Beyond that, as an assistant martial arts instructor, I'd suggest checking out a Tot Kwon Do program at your local park district; some dojangs also teach them. They are typically designed for short toddler attention spans and teach the basics of learning the parts of the body, responding to instruction, and general coordination and focus.
But I think even this will not truly solve the situation; at best this would be something you'd do alongside telling the parents of the other kids to teach their children not to be bullies. Your child needs help, not a "sink or swim" lesson, before he gains more scars from more abuse. Your child doesn't have a problem; the other children do.
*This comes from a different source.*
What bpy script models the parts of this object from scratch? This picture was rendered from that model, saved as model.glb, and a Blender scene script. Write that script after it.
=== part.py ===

You have a right to say something about it as the parent of a child who bears a permanent mark from this problem.
Take them out of that situation. It sounds like the child is being abused and you need to protect them. They are too young to protect themselves. Remove the child from their cousins and anyone else that may abuse them. Then when the child is old enough put them in a self defense course.
It's not the child's fault they are being abused, it is not their responsibility to protect themselves yet.
I agree that's far too young for anyone to be expected to defend himself, and that the problem is entirely with the older children, their parents, or both. I would talk to the other parents about the problem immediately. Then I would teach the other children to play nicely with him, and if any of them did such a violent thing as you say, I would remove the attacking child from the room, and give him a stern warning or have him stand in the corner for a few minutes. A child only two-and-a-half still needs to be watched by somebody responsible all the time, or to be in a playpen while the responsible person is nearby, such as doing a chore in the next room.
However, you ask also what to do when he's older. We have our kids in a Jiu-Jitsu program called 'Bullyproof' (there is more too, including a program for entire schools), which means they practice in each class what to do if they encounter a bully. First they have to assertively talk to the bully, telling the bully firmly to stop bothering them. Second they have to tell adults, and if it's in school, as many as possible, so the adults will have the bully under surveillance and feeling scared. Third, if the bully tries to attack them, they use purely defensive Jiu-Jitsu moves on the bully. They are taught how they can protect themselves from attack without ever hitting or punching or kicking (this was one reason we transferred them to it from Tae Kwon Do): the bully, even a larger one, is put into an uncomfortable position and is forced to negotiate and promise to leave the bullied child alone. The child who is bullied thus deflects bullies, learns fighting doesn't solve anything, doesn't become a bully himself, and is particularly unlikely to get injured or suspended from school.
If it happens a lot it is abusive. For now if it is going on a lot. Keep him away more often from his cousins and then we he is about four, get him into self defense and also look on the internet like youtube for some kid self defense but make sure he does not learn something that can seriously injure another child. For now you perhaps should keep him away from those cousins and then have him learn some defense moves in the mean time. Look at some moves on YouTube for him.